Excerpt from a dataset
Start

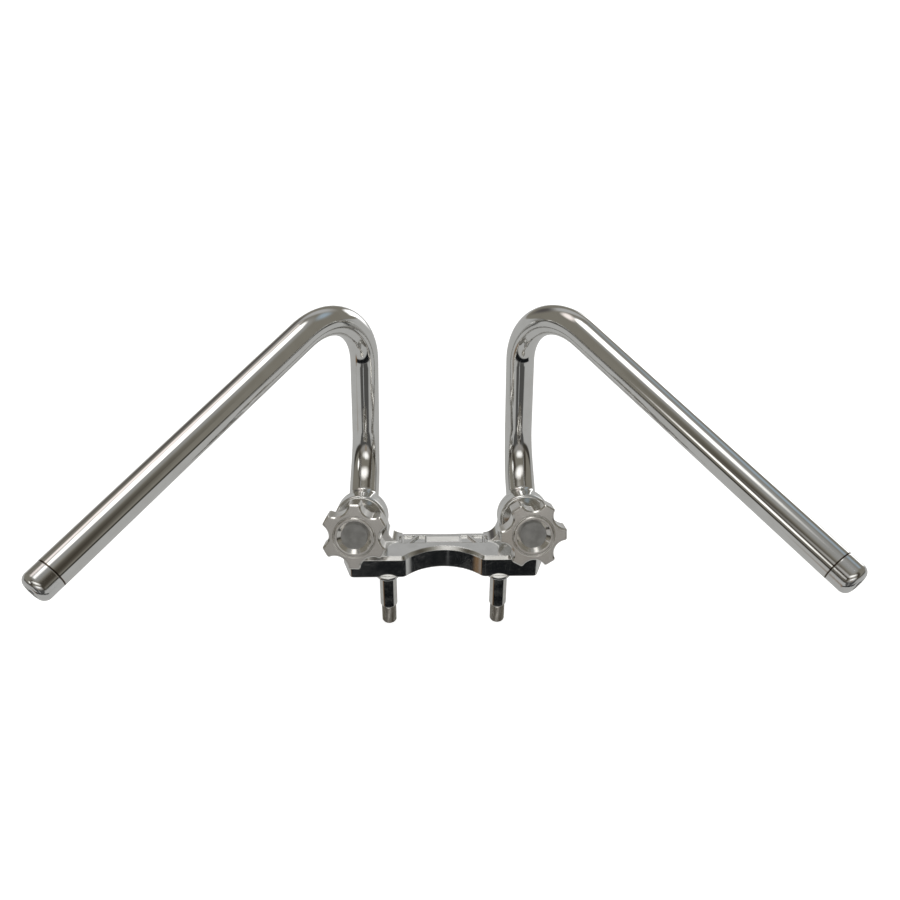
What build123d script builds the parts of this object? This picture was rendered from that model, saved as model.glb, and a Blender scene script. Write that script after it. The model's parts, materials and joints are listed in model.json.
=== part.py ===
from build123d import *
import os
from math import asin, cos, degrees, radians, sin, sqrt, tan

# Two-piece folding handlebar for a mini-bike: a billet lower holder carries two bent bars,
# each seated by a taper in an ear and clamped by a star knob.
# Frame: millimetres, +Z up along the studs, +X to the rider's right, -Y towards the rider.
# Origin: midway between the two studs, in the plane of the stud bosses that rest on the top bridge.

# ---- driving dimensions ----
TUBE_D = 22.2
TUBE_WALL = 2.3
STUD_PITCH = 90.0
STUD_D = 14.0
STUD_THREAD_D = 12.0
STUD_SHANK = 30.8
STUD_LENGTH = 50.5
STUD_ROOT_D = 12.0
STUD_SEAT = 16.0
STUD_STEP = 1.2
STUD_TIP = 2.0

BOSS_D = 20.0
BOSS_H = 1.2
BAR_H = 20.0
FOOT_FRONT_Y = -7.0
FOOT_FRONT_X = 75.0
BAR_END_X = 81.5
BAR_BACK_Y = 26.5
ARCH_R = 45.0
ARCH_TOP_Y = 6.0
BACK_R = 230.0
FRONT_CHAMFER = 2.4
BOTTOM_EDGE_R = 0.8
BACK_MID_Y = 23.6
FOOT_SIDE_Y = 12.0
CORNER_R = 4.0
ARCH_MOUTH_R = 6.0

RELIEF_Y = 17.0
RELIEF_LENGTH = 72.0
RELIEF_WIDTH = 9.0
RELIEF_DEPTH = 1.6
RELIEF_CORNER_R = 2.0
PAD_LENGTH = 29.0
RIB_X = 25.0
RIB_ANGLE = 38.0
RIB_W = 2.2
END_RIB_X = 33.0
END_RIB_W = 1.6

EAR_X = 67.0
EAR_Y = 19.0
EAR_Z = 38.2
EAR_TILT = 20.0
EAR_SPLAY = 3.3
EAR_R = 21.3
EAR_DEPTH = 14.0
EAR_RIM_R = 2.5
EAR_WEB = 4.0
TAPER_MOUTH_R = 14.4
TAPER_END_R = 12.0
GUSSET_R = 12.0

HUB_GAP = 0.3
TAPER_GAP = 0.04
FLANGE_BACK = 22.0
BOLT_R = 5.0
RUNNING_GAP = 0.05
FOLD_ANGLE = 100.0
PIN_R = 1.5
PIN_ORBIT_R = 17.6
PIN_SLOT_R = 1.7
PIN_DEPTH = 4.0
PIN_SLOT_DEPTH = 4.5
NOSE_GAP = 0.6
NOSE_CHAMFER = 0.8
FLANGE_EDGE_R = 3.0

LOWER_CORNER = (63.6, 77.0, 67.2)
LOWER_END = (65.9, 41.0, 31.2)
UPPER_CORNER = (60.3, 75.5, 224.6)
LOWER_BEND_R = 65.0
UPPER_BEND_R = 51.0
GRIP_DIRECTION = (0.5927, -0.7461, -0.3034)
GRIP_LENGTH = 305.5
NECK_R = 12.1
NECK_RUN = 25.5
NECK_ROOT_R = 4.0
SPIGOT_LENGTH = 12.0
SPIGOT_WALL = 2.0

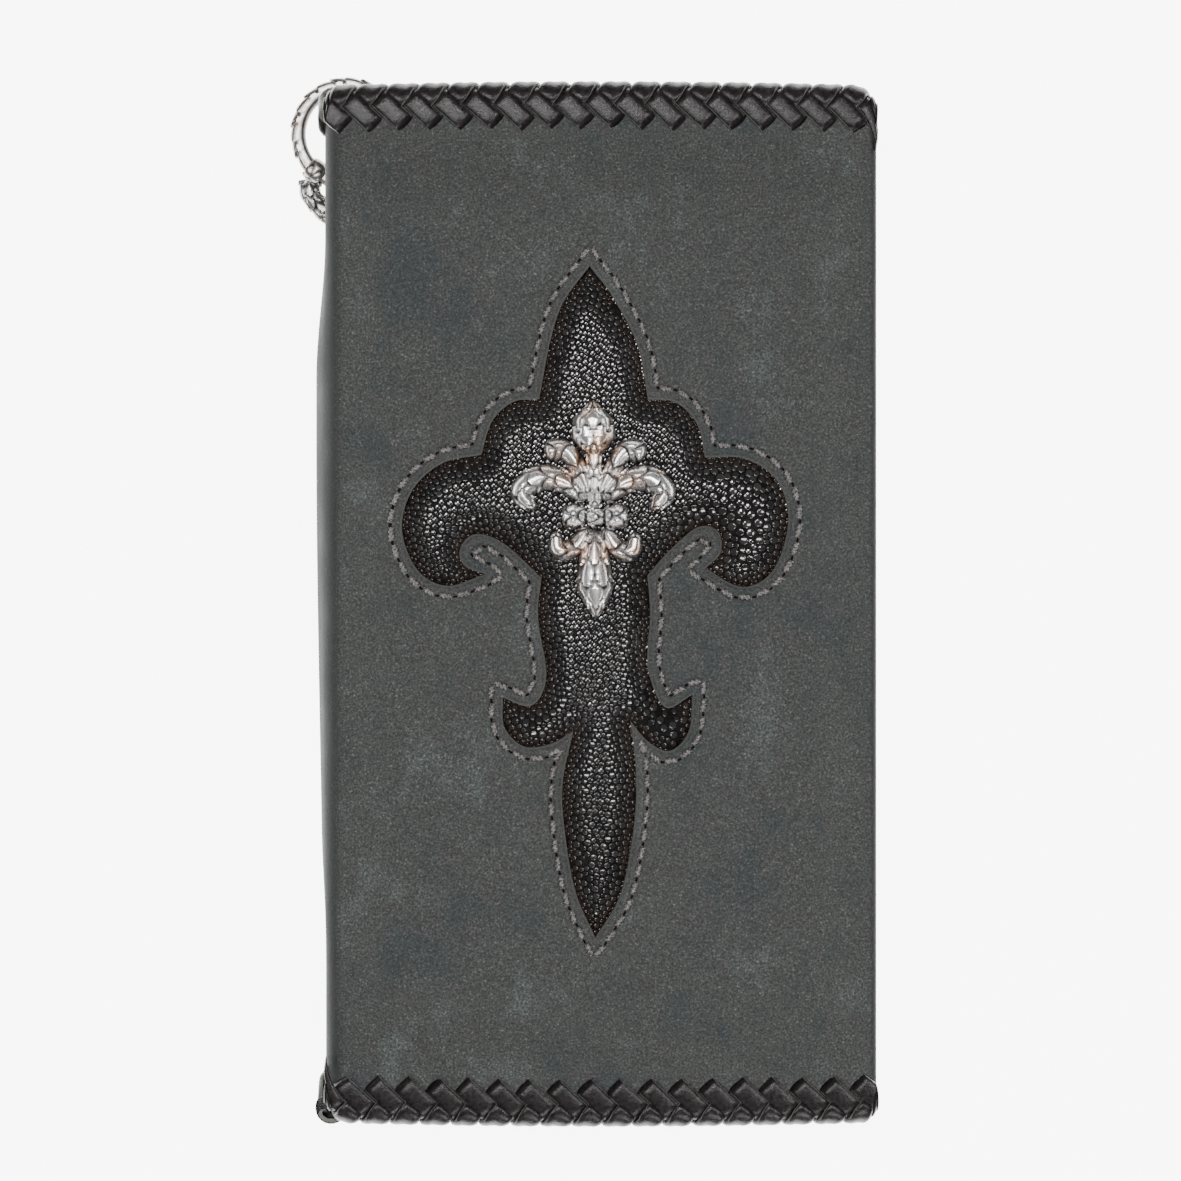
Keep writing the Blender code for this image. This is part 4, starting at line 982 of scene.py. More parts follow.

End

> TASK
Locate all lines holding the word "that", then copy them out.

> RIGHT ANSWER
What build123d script builds the parts of this object? This picture was rendered from that model, saved as model.glb, and a Blender scene script. Write that script after it. The model's parts, materials and joints are listed in model.json.
# Origin: midway between the two studs, in the plane of the stud bosses that rest on the top bridge.